Thomas G. Aubier1,2, Michael Kopp3, Isaac J. Linn2, Oscar Puebla4,5, Marina Rafajlović6,7 and Maria R. Servedio2 1Centre de Recherche sur la Biodiversité et l'Environnement (CRBE), Université de Toulouse, CNRS, IRD, Toulouse INP, Université Toulouse 3 – Paul Sabatier (UT3), Toulouse, France 2Department of Biology, University of North Carolina at Chapel Hill, Chapel Hill, North Carolina 27599, USA 3Aix Marseille Université, CNRS, Centrale Marseille, I2M, UMR 7373, 13331 Marseille Cedex 3, France 4Leibniz Centre for Tropical Marine Research, 28359 Bremen, Germany 5Institute for Chemistry and Biology of the Marine Environment (ICBM), 26111 Oldenburg, Germany 6Department of Marine Sciences, University of Gothenburg, 405 30 Gothenburg, Sweden 7Linnaeus Centre for Marine Evolutionary Biology, University of Gothenburg, 453 96 Strömstad, Sweden Correspondence: thomas.aubiernormalesup.org

Speciation can be mediated by a variety of reproductive barriers, and the interaction among different barriers has often been shown to enhance overall reproductive isolation, a process referred to as “coupling.” Here, we analyze a population genetics model to study the establishment of linkage disequilibrium (LD) among loci involved in multiple premating barriers, an aspect that has received little theoretical attention to date.

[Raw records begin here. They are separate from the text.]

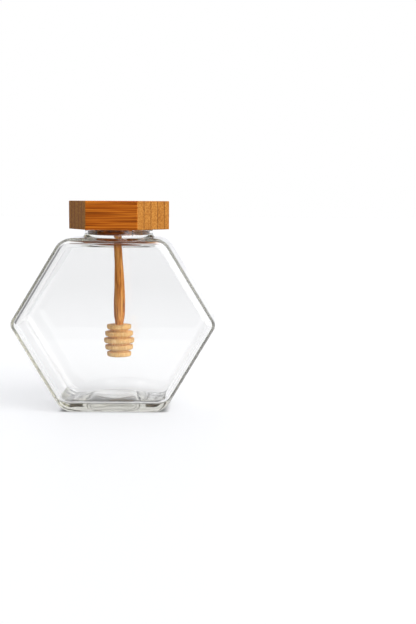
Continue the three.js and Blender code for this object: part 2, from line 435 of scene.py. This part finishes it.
def laminatedBamboo():
    # Carbonised bamboo strips glued side by side. The eye gets long dark and light fibres along the strips,
    # dots where the strips are cut across, and a thin dark glue line every few millimetres.
    material, tree, shader = newMaterial("laminatedBamboo")
    place = addNode(tree, "ShaderNodeTexCoord")
    turned = addNode(
        tree, "ShaderNodeMapping",
        {
            "vector_type": "TEXTURE", "Location": (axisX * mm, 0, 0),
            "Rotation": (0, 0, math.radians(lid["turn"])),
        },
        {"Vector": place.outputs["Object"]},
    )

    def stretched(perMm):
        scale = tuple(value / mm for value in perMm)
        return addNode(
            tree, "ShaderNodeMapping", {"Scale": scale}, {"Vector": turned.outputs["Vector"]},
        )

    apart = addNode(tree, "ShaderNodeSeparateXYZ", links={"Vector": turned.outputs["Vector"]})
    strips = addNode(tree, "ShaderNodeMath", {"operation": "MULTIPLY_ADD"}, {0: apart.outputs["Y"]})
    strips.inputs[1].default_value = 1 / (lid["stripThickness"] * mm)
    strips.inputs[2].default_value = lid["gluePlace"] / lid["stripThickness"] + lid["stripSeed"]
    number = addNode(tree, "ShaderNodeMath", {"operation": "FLOOR"}, {0: strips.outputs[0]})
    across = addNode(tree, "ShaderNodeMath", {"operation": "PINGPONG"}, {0: strips.outputs[0]})
    across.inputs[1].default_value = 0.5
    glueShare = lid["glueWidth"] / lid["stripThickness"]
    glue = addNode(
        tree, "ShaderNodeMapRange",
        {"From Min": 0.3 * glueShare, "From Max": glueShare},
        {"Value": across.outputs[0]},
    )
    ownTone = addNode(tree, "ShaderNodeTexWhiteNoise", {"noise_dimensions": "1D"}, {"W": number.outputs[0]})
    bands = addNode(
        tree, "ShaderNodeTexNoise", {"Scale": 1.0, "Detail": 3.0, "Roughness": 0.55},
        {"Vector": stretched(lid["bandPerMm"]).outputs["Vector"]},
    )
    fibres = addNode(
        tree, "ShaderNodeTexNoise", {"Scale": 1.0, "Detail": 2.0, "Roughness": 0.6},
        {"Vector": stretched(lid["fibrePerMm"]).outputs["Vector"]},
    )
    bundles = addNode(
        tree, "ShaderNodeTexVoronoi", {"Scale": 1.0},
        {"Vector": stretched(lid["bundlePerMm"]).outputs["Vector"]},
    )
    mix = addNode(
        tree, "ShaderNodeMath", {"operation": "MULTIPLY_ADD"},
        {0: fibres.outputs["Fac"], 2: bands.outputs["Fac"]},
    )
    mix.inputs[1].default_value = lid["fibreShare"]
    toned = addNode(
        tree, "ShaderNodeMath", {"operation": "MULTIPLY_ADD"},
        {0: ownTone.outputs["Value"], 2: mix.outputs[0]},
    )
    toned.inputs[1].default_value = lid["stripShare"]
    tones = addNode(tree, "ShaderNodeValToRGB", links={"Fac": toned.outputs[0]})
    setRamp(tones, [
        (0.64, hexColour("#572400")), (0.74, hexColour("#823c02")),
        (0.82, hexColour("#a04c05")), (0.92, hexColour("#bf6c1c")),
    ])
    endTones = addNode(tree, "ShaderNodeValToRGB", links={"Fac": toned.outputs[0]})
    setRamp(endTones, [
        (0.6, hexColour("#865120")), (0.78, hexColour("#976024")), (0.95, hexColour("#aa7434")),
    ])
    facing = addNode(tree, "ShaderNodeSeparateXYZ", links={"Vector": place.outputs["Normal"]})
    sideways = addNode(tree, "ShaderNodeMath", {"operation": "ABSOLUTE"}, {0: facing.outputs["X"]})
    cutAcross = addNode(
        tree, "ShaderNodeMapRange",
        {"From Min": lid["endGrainFrom"][0], "From Max": lid["endGrainFrom"][1]},
        {"Value": sideways.outputs[0]},
    )
    wood = addNode(tree, "ShaderNodeMix", {"data_type": "RGBA"}, {
        "Factor": cutAcross.outputs[0], "A": tones.outputs["Color"], "B": endTones.outputs["Color"],
    })
    dots = addNode(
        tree, "ShaderNodeMapRange",
        {"From Min": lid["dotSize"][0], "From Max": lid["dotSize"][1], "To Min": lid["dotTone"]},
        {"Value": bundles.outputs["Distance"]},
    )
    dotted = addNode(
        tree, "ShaderNodeVectorMath", {"operation": "SCALE"},
        {0: wood.outputs["Result"], "Scale": dots.outputs[0]},
    )
    glued = addNode(tree, "ShaderNodeMix", {"data_type": "RGBA"}, {"Factor": glue.outputs[0]})
    glued.inputs["A"].default_value = hexColour("#5d3413")
    tree.links.new(dotted.outputs["Vector"], glued.inputs["B"])
    tree.links.new(glued.outputs["Result"], shader.inputs["Base Color"])
    bump = addNode(
        tree, "ShaderNodeBump", {"Strength": lid["reliefStrength"], "Distance": lid["relief"]},
        {"Height": fibres.outputs["Fac"]},
    )
    tree.links.new(bump.outputs["Normal"], shader.inputs["Normal"])
    shader.inputs["Roughness"].default_value = 0.55
    shader.inputs["Specular IOR Level"].default_value = 0.06
    return material


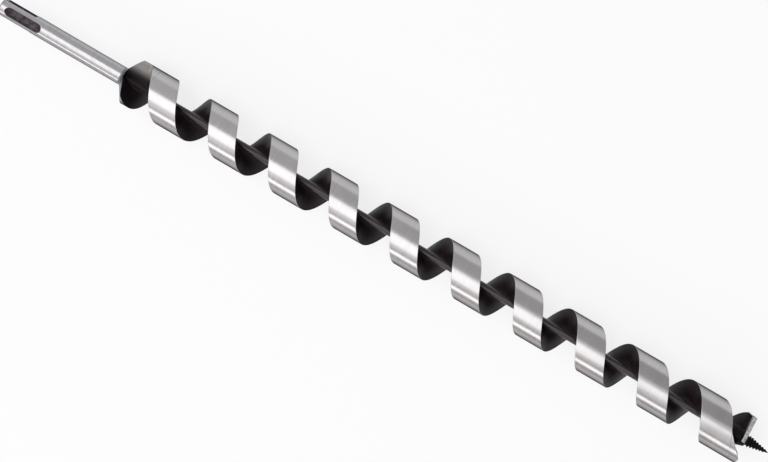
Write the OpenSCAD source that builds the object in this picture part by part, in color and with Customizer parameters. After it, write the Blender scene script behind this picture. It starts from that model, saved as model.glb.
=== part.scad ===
// Auger bit for timber: a slotted shank, a shoulder, a helical flight round a
// straight core, and a head with a cutting lip, a spur and a lead screw.
// The axis is X, from the centre of the butt end at 0 to the tip of the screw.
// A locking groove of the shank opens upwards, along +Z.

/* [Shank] */
// Diameter of the shank
shank_d = 10; // [8:0.5:13]
// Length of the shank, from the butt end to the shoulder
shank_l = 76; // [50:1:160]
// Chamfer round the butt end
butt_chamfer = 1; // [0.4:0.1:1.6]
// Distance from the butt end to each locking groove
lock_groove_start = 3.7; // [2:0.1:6]
// Length of each locking groove
lock_groove_l = 22.4; // [16:0.2:28]
// Width of each locking groove at the surface
lock_groove_w = 5; // [4:0.1:5.4]
// Depth of each locking groove
lock_groove_depth = 1.7; // [1.4:0.1:2]
// Length of each drive groove along its floor, from the butt end
drive_groove_l = 17.4; // [12:0.2:22]
// Width of each drive groove
drive_groove_w = 5; // [3:0.1:5.4]
// Depth of each drive groove
drive_groove_depth = 1.2; // [0.8:0.1:1.6]
// Radius of the sloping end that the cutter leaves in a drive groove
drive_runout_r = 4.5; // [2:0.1:8]

/* [Shoulder] */
// Angle between the shoulder's cone and the axis
cone_angle = 55; // [40:1:75]
// Length of the shoulder, from the shank to the start of the flight
shoulder_l = 17; // [14:0.5:24]
// Radius of the fillet between the shank and the cone
neck_fillet_r = 2; // [0.8:0.1:3]
// Width of the ring that is left on the cone where the flute starts
flute_margin = 1; // [0.8:0.1:2]
// Angle over which the flute comes to its full depth
runout_angle = 62; // [40:1:90]
// How far the flute's first wall stands towards the tip, off the helix
flute_lag = 2; // [0:0.1:3]

/* [Flight] */
// Diameter of the flight
flight_d = 26; // [20:0.5:34]
// Advance of the flight in one turn
pitch = 36.2; // [30:0.1:44]
// Width of the land along the axis
land_w = 16.4; // [13:0.1:20]
// Thickness of the ground band on the land
land_depth = 0.4; // [0.3:0.1:1.2]
// Diameter of the core
core_d = 4.3; // [3.4:0.1:6]
// Radius of the fillets between the core and the flight
root_fillet_r = 1.2; // [0.6:0.1:2]
// How far the wall that faces the tip falls back towards the shank at the core
tip_wall_lean = 3.2; // [0:0.1:5]
// Direction of the tip-facing edge where the flight starts, from +Y towards +Z
flight_angle = 254.6; // [0:0.1:360]

/* [Head] */
// Length over all, from the butt end to the tip of the screw
overall_l = 460; // [300:1:600]
// Angle from the helix to the lip, round the axis at the lip's plane
lip_lead_angle = 153; // [120:1:160]
// Width of the ground lip along the axis
lip_w = 2.6; // [1.5:0.1:4]
// How far the lip's outer corner stands inside the head's full radius
lip_side_relief = 1; // [0:0.1:1.5]
// Thickness of the lip in front of the flight's end
lip_t = 1.2; // [0.8:0.1:2.4]
// How far the ground lip reaches past the axis, over the hub
lip_reach = 2.5; // [0:0.1:3]
// Fall of the end face from the lip to the spur
lip_relief = 4; // [2:0.1:5]
// Extra width of the land towards the shank in the last turn
last_turn_extra_w = 1.2; // [0:0.1:2]
// Further width of the head towards the shank, at the lip
head_extra_w = 2.6; // [0:0.1:4]
// Extra radius of the head over the flight
head_swell = 0.4; // [0:0.1:0.8]
// Thickness of the spur, inwards from the land
spur_t = 3; // [2:0.1:4]
// Distance of the spur's point behind the lip
spur_setback = 0; // [0:0.1:1.5]
// Height of the bevel inside the spur's edge
spur_bevel = 1.2; // [0.4:0.1:2]
// Diameter of the hub at its widest place
hub_d = 9.6; // [7:0.1:12]
// Length of the hub's flare, from the core to its widest place
hub_flare_l = 17; // [10:0.5:22]
// Length of the hub's nose, from its widest place to the screw
hub_nose_l = 4.2; // [3:0.1:6]

/* [Lead screw] */
// Length of the screw
screw_l = 12.5; // [8:0.1:18]
// Diameter of the screw over its thread at the hub
screw_d = 7; // [5:0.1:8]
// Diameter of the screw's point
screw_point_d = 0.5; // [0.3:0.1:1]
// Height of the thread at the hub
thread_h = 0.9; // [0.4:0.05:1.2]
// Height of the thread at the point
thread_end_h = 0.3; // [0.1:0.05:0.4]
// Advance of the thread in one turn
thread_pitch = 1.6; // [1.4:0.05:2]
// Width of the thread at its root
thread_w = 1.3; // [0.6:0.05:1.5]
// Distance from the hub to the first thread, and from the last to the point
thread_margin = 0.6; // [0.4:0.1:1]

/* [Hidden] */
$fn = 96;

turn = 360;
quarter = turn / 4;
half = turn / 2;
fillet_share = 1 - cos(quarter / 2);
// Overrun of every cut past the surface that it opens
overrun = 1;
// Least thickness at which a wedge starts
feather = 0.3;
// Straight steps in the quarter circle at a groove's end
groove_arc_steps = 9;
// Straight steps in the fillet at the neck
neck_arc_steps = 6;

ground_steel = "#c9c7c5";
bright_steel = "#dcdbd8";
blued_steel = "#7f8496";
black_steel = "#332e30";

shank_r = shank_d / 2;
flight_r = flight_d / 2;
core_r = core_d / 2;
hub_r = hub_d / 2;
screw_r = screw_d / 2;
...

We consider a simple genetic framework underlying two distinct premating barriers, each encoded by a preference locus and its associated mating trait locus. We show that their interaction can lead to a decrease in overall reproductive isolation relative to a situation with a single barrier, a process we call “negative coupling.” More specifically, in our model, negative coupling results either from sexual selection that reduces divergence at all loci, or from reduced LD that occurs because the presence of many females with “mismatched” preferences causes the mating success of recombinant males to become high. Interestingly, the latter effect may even cause LD among preference loci to become negative when recombination rates among loci are low. We conclude that coincident reproductive barriers may not necessarily reinforce each other, and that the underlying loci may not necessarily develop a positive association.